Infrared reflective pigmentation technology allows the user to achieve a specific color space in the visible light range while reflecting incident light in the near-infrared  (NIR) range of the electromagnetic spectrum. The reflection of light in the NIR reduces the temperature of the coated object by lowering overall energy absorption from terrestrial solar irradiance (less absorbed energy equals less energy converted to heat).

Traditional colorants, such as carbon black, efficiently absorb visible light as the mechanism to achieve a dark color space. Additionally, carbon black pigmentation also absorbs strongly throughout the ultraviolet and near-infrared wavelengths of light. Approximately 53% of the terrestrial solar irradiance is infrared energy; therefore, coatings and substrates containing carbon black have significant energy absorption properties. This high degree of energy absorption is ultimately converted to heat, causing environmentally undesirable phenomenon such as Heat Islands. Heat Islands commonly occur in modern urban centers where ambient temperatures rise well above those of the rural surroundings due to a large absorption of incident solar radiation.1

An object containing carbon black, exposed to sunlight, will cause the temperature to rise as much as 100 °F above ambient temperatures. The resultant heat build-up of a roof, or building surface pigmented with carbon black increases heat transfer into the structure, and increased cooling loads on a structure. Increased utility costs are directly related to increased cooling loads.2

When designing an infrared reflective coating, maximizing total solar reflectance and emissivity, and minimizing all contamination by infrared absorbing materials is a necessity. Contamination must be eliminated from infrared reflective dispersions in order to achieve optimal reflectivity properties.



Impact of Visual Color on Total Solar Reflectance

Since visible light consists of approximately 42% of the solar terrestrial irradiance, the visible color of infrared pigmentation will dictate the maximum achievable total solar reflective benefit. All things being equal, the darker the visible color, the lower the total solar reflectance. Rutile titanium dioxide continues to be the base pigmentation of choice in highly reflective white coatings. Titanium dioxide exhibits excellent light scattering and infrared reflectance due to its high refractive index, however, the primary particle size is optimized to scatter light most efficiently in the 500-550 nanometer region.

When formulating a black color space with infrared reflective pigmentation, one will encounter a maximum theoretical limit on the achievable total solar reflectivity of around 47% using specialty synergistic infrared reflective technology. Using newer mixed metal oxide pigments to achieve a black color space yields a total solar reflectance from 25-34%.

The performance properties of the coating will dictate the optimal pigment selection for the coating. In cases where color stability is necessary, inorganic pigments should be considered. In these cases accelerated weathering testing is strongly urged to prove the stability of the selected pigmentation and its performance in the coating system.



Table 1

Optimization of Infrared Reflective Pigmentation

Pigment Dispersions
When dispersing infrared reflective pigmentation, several items must be considered: optimal particle size, stability, elimination of contaminants and quality assurance.
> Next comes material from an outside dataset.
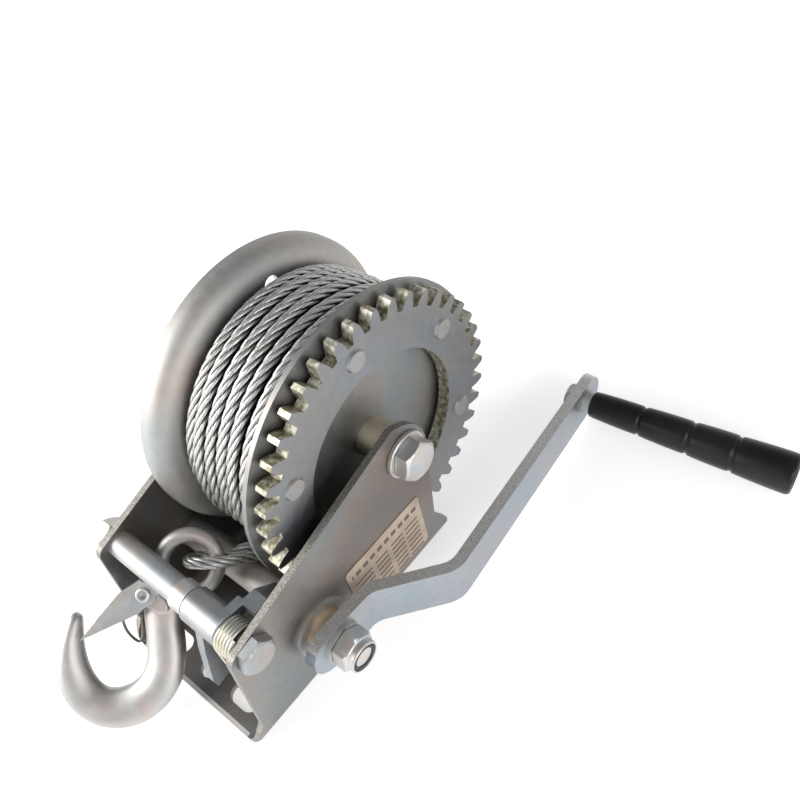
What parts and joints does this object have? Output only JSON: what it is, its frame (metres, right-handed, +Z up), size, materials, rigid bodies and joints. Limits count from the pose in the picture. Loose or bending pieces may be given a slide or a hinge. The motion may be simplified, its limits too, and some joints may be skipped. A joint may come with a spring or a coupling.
{
  "type": "boat trailer winch",
  "caption": "Geared hand winch in a folded zinc plated frame, with wire rope and latched slip hook on its drum, anti-reverse pawl, and a crank arm with a turning grip.",
  "frame": {"origin": "centre of the four base slots, on the underside of the base", "axes": "+X along the drum axle towards the crank, -Y towards the front where the rope leaves, +Z up"},
  "size_m": [0.2501, 0.3176, 0.1623],
  "materials": {
    "zinc_sheet": "zinc plated sheet, semi-matt with a faint yellow-grey tint",
    "zinc_drum": "zinc plated pressings, satin with concentric marks",
    "zinc_gear": "zinc plated, sheared tooth edges brighter",
    "zinc_arm": "bright zinc plated flat bar, blued",
    "zinc_tube": "bright zinc plated, smooth",
    "zinc_bright": "bright zinc plated fasteners",
    "forged_zinc": "forged, blasted and zinc plated, dull",
    "spring_steel": "plated spring steel",
    "wire_rope": "galvanised stranded wire rope",
    "aluminium_sleeve": "pressed aluminium",
    "bronze": "oiled sintered bronze",
    "label_film": null,
    "black_nylon": "nylon",
    "black_plastic": "moulded, semi-gloss"
  },
  "bodies": {
    "frame": {"frame": "zinc_sheet", "rating_label": "label_film", "bearing_ring": "zinc_bright", "shaft_bush_right": "bronze", "shaft_bush_left": "bronze", "axle_bolt": "zinc_bright", "axle_washer_right": "zinc_bright", "axle_washer_left": "zinc_bright", "axle_nut": "zinc_bright", "axle_sleeve": "zinc_bright", "front_tube": "zinc_tube", "front_collar": "zinc_bright", "front_bolt": "zinc_bright", "front_nut": "zinc_bright", "pawl_spring": "spring_steel", "hook_body": "forged_zinc", "latch_rivet": "zinc_bright", "latch_spring": "spring_steel", "rope_loop": "wire_rope", "rope_tail": "wire_rope", "rope_ferrule": "aluminium_sleeve"},
    "drum": {"drum_core": "zinc_drum", "drum_flange_left": "zinc_drum", "drum_flange_right": "zinc_drum", "drum_gear": "zinc_gear", "gear_rivets": "zinc_gear", "gear_spacers": "zinc_gear", "drum_hub": "zinc_tube", "rope_winding": "wire_rope", "rope_anchor_saddle": "zinc_bright", "rope_anchor_screws": "zinc_bright"},
    "crank": {"crank_shaft": "zinc_bright", "drive_pinion": "zinc_gear", "shaft_sleeve": "zinc_tube", "crank_arm": "zinc_arm", "arm_washer": "zinc_bright", "shaft_nut": "zinc_bright", "nut_insert": "black_nylon", "shaft_circlip": "spring_steel", "grip_bolt": "zinc_bright", "grip_collar": "zinc_bright"},
    "grip": {"grip": "black_plastic"},
    "pawl": {"pawl": "zinc_tube"},
    "latch": {"hook_latch": "zinc_sheet"}
  },
  "joints": [
    {"name": "drum_spin", "type": "hinge", "parent": "frame", "child": "drum", "pos_m": [0, 0.0575, 0.0853], "axis": [1, 0, 0], "continuous": true},
    {"name": "crank_spin", "type": "hinge", "parent": "frame", "child": "crank", "pos_m": [0, -0.0167, 0.0356], "axis": [1, 0, 0], "continuous": true},
    {"name": "grip_spin", "type": "hinge", "parent": "crank", "child": "grip", "pos_m": [0.07129, 0.17609, 0.01534], "axis": [0.9932, 0.116, -0.0122], "continuous": true},
    {"name": "pawl_pivot", "type": "hinge", "parent": "frame", "child": "pawl", "pos_m": [0, -0.0493, 0.0673], "axis": [1, 0, 0], "range_deg": [-12, 20], "stiffness_Nm_per_rad": 0.6, "deforming": ["pawl_spring"]},
    {"name": "latch_pivot", "type": "hinge", "parent": "frame", "child": "latch", "pos_m": [-0.0269, -0.05554, 0.04958], "axis": [0.5131, -0.4517, 0.7299], "range_deg": [0, 38], "stiffness_Nm_per_rad": 0.03, "springref_deg": -28.65, "deforming": ["latch_spring"]}
  ],
  "couplings": [
    {"joint": "crank_spin", "follows": "drum_spin", "ratio": -4.1}
  ]
}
There exists an optimal particle size for all pigment dispersions. The optimal particle size maximizes the physical properties of the pigmentation such as color development and color strength, stability and light scattering. If an inorganic infrared reflective pigment is not dispersed properly, color strength will be weak, requiring a greater-concentration pigment to achieve the desired color (and opacity will not be at its optimal level).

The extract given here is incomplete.